Nicotinamide cations tethered to N-heterocyclic carbene (NHC) ligands of rhodium(I) were found to oxidatively add to the proximal, low-valent rhodium center to afford both monomeric rhodium(III) and dimeric rhodium(II) complexes of a novel bidentate bis(NHC) ligand in which both a pyridylidene and imidazolylidine NHC donor group bind the same metal ion. This was the first report of such metal complexes. The C-metalated nicotinamide cation was found to be inert to hydride addition; C-metalation must be avoided if useful hydride acceptor properties are to be maintained in such a group.

Rhodium(III) half-sandwich complexes bound by ligands with a tethered Hantzsch ester cation group were evaluated as catalysts for the reduction of imine substrates. The complex with a Hantzsch ester cation proximal to the vacant metal coordination site displayed remarkable, enhanced catalytic properties. This was attributed to hydride transfer from metal to Hantszch ester, followed by hydride back transfer to a metal-bound substrate. This catalyst introduces a highly novel, potentially important methodology for the reduction of unsaturated substrates.
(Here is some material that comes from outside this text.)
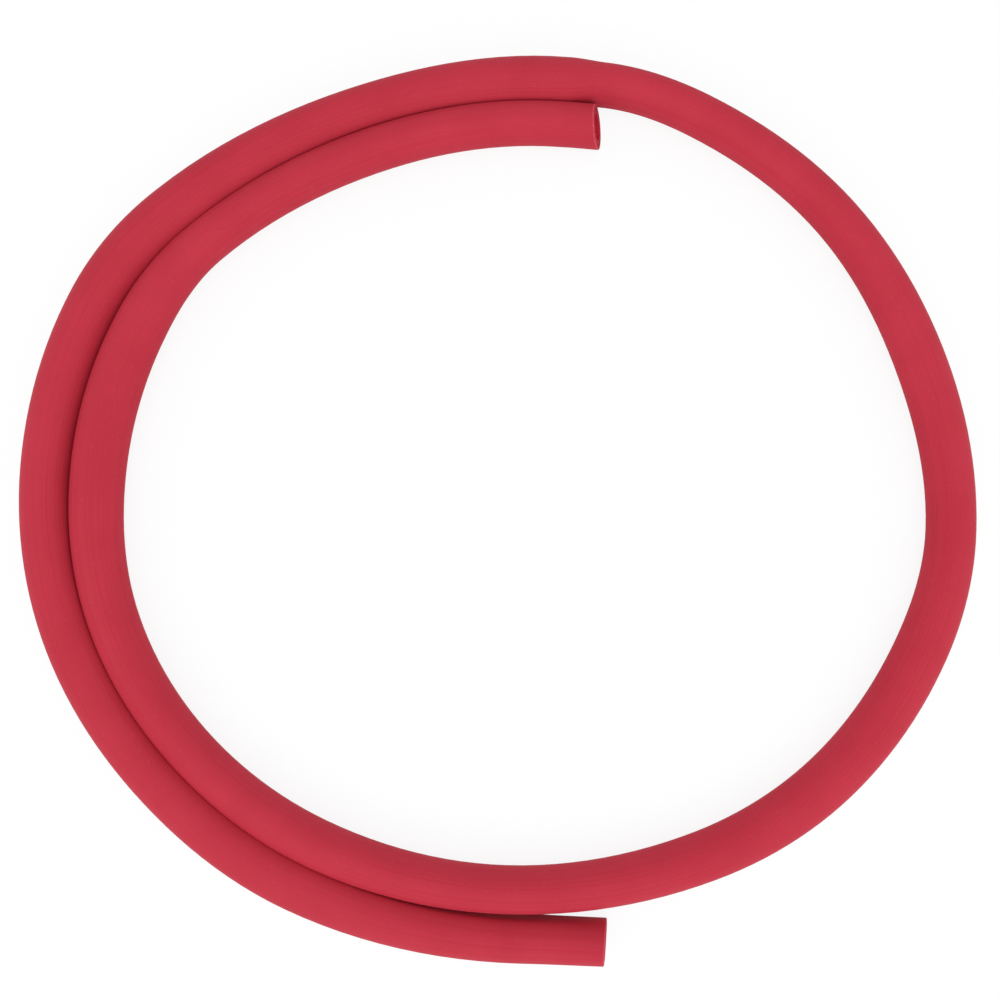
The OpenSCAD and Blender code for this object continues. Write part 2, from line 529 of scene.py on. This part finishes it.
def lining_rubber():
    """Smooth red rubber of the bore, with faint lines along it."""
    material, shader = new_material("bore_skin", BORE_REDS.plain, roughness=0.6, specular=0.08)
    lines = lines_along(material, 1500, 6)
    join(material, toned(material, lines, BORE_REDS, NOISE_RANGE), shader.inputs["Base Color"])
    join(material, bump(material, lines, depth=0.00002), shader.inputs["Normal"])
    return material


# ---- Hose ----

def dress(layer, node, slot, *materials):
    """The layer stands for a CAD node, which is hidden, and takes the materials given; the slot is not used.
    """
    for material in materials:
        layer.data.materials.append(material)
    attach(layer, "root")
    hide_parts(node)


def add_hose():
    # The cut faces of the cover and the lining take the painted shade
    cut = painted_shade_cut_rubber()
    cover = tube_layer("cover", HOSE_DIAMETER / 2, BRAID_DIAMETER / 2, SECTION_SIDES, COVER_EDGE, LAYER_EDGE)
    braid = tube_layer("braid", BRAID_DIAMETER / 2, LINING_DIAMETER / 2, BRAID_SIDES,
                       LAYER_EDGE, LAYER_EDGE, YARN_ROWS)
    lining = tube_layer("lining", LINING_DIAMETER / 2, BORE_DIAMETER / 2, SECTION_SIDES,
                        LAYER_EDGE, BORE_EDGE)
    dress(cover, "outer_cover", "cover_rubber", cover_rubber(), cut, painted_highlight_rim())
    dress(braid, "reinforcement_braid", "braid_yarn", braid_yarn(), cut_yarn())
    dress(lining, "inner_tube", "lining_rubber", lining_rubber(), cut)


# ---- Floor and light ----
FLOOR_SIZE = 8.0
FLOOR_WHITE = 0.93
# How much of the floor's own shading the camera sees, over plain white
SHADOW_SHARE = 0.12
WORLD_LEVEL = 0.70
# Name, place, width and height in metres, and watts
SOFTBOXES = (
    ("front_softbox", (0, -1.1, 0.95), (1.4, 0.6), 5.2),
    ("left_softbox", (-0.7, -0.1, 0.3), (0.8, 0.5), 0.8),
    ("right_softbox", (0.7, -0.1, 0.3), (0.8, 0.5), 0.9),
    ("top_softbox", (0, -0.1, 0.8), (1.2, 1.2), 2.4),
)


def camera_sees(material):
    """1 for what the camera sees straight, in gloss or through glass."""
    path = add_node(material, "ShaderNodeLightPath")
    seen = path.outputs["Is Camera Ray"]
    for other in ("Is Glossy Ray", "Is Transmission Ray"):
        either = add_node(material, "ShaderNodeMath", operation="MAXIMUM")
        join(material, seen, either.inputs[0])
        join(material, path.outputs[other], either.inputs[1])
        seen = either.outputs["Value"]
    return seen


def add_floor():
    bpy.ops.object.select_all(action="DESELECT")
    bpy.ops.mesh.primitive_plane_add(size=FLOOR_SIZE)
    floor = bpy.context.object
    floor.name = "floor"
    white = (FLOOR_WHITE,) * 3
    material, shader = new_material("pale_floor", white, roughness=0.9)
    glow = add_node(material, "ShaderNodeEmission")
    share = add_node(material, "ShaderNodeMath", operation="MULTIPLY")
    share.inputs[1].default_value = 1 - SHADOW_SHARE
    join(material, camera_sees(material), share.inputs[0])
    blend = add_node(material, "ShaderNodeMixShader")
    join(material, share.outputs["Value"], blend.inputs["Fac"])
    join(material, shader.outputs["BSDF"], blend.inputs[1])
    join(material, glow.outputs["Emission"], blend.inputs[2])
    join(material, blend.outputs["Shader"], material.node_tree.nodes["Material Output"].inputs["Surface"])
    floor.data.materials.append(material)


def add_world():
    world = bpy.data.worlds.new("studio")
    world.use_nodes = True
    bpy.context.scene.world = world
    nodes = world.node_tree.nodes
    background = nodes["Background"]
    background.inputs["Color"].default_value = (1, 1, 1, 1)
    share = add_node(world, "ShaderNodeMapRange")
    share.inputs["To Min"].default_value = WORLD_LEVEL
    share.inputs["To Max"].default_value = 1.0
    join(world, camera_sees(world), share.inputs["Value"])
    join(world, share.outputs["Result"], background.inputs["Strength"])


def add_softbox(name, place, size, power):
    """An area light that faces the coil."""
    lamp = bpy.data.lights.new(name, "AREA")
    lamp.shape = "RECTANGLE"
    lamp.size, lamp.size_y = size
    lamp.energy = power
    softbox = bpy.data.objects.new(name, lamp)
    softbox.location = place
    softbox.rotation_euler = (-Vector(place)).to_track_quat("-Z", "Y").to_euler()
    softbox.visible_camera = False
    bpy.context.scene.collection.objects.link(softbox)


add_camera()
add_hose()
add_floor()
add_world()
for softbox in SOFTBOXES:
    add_softbox(*softbox)

bpy.context.scene.view_settings.view_transform = "Standard"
During attempted preparation of other Hantzsch ester substituted ligand precursors, a novel synthesis of 2,5-di(2-pyridyl)-1H-pyrroles was uncovered. This new methodology opens the door to the essentially untapped coordination chemistry of these ligand precursors. This new synthesis could be applied to the preparation of novel macrocycles which showed interesting host-guest, photo-, electro- and coordination-chemistry.

Rhodium(III) half-sandwich complexes bound by ligands with a tethered benzimidazolium cation group were found to show significantly enhanced activity as catalysts for the reduction of imine substrates. Ruthenium(II) complexes with a ligand-tethered benzimidazoline OHD group were prepared and show promise as four-electron reductants of unsaturated substrates, including carbon dioxide.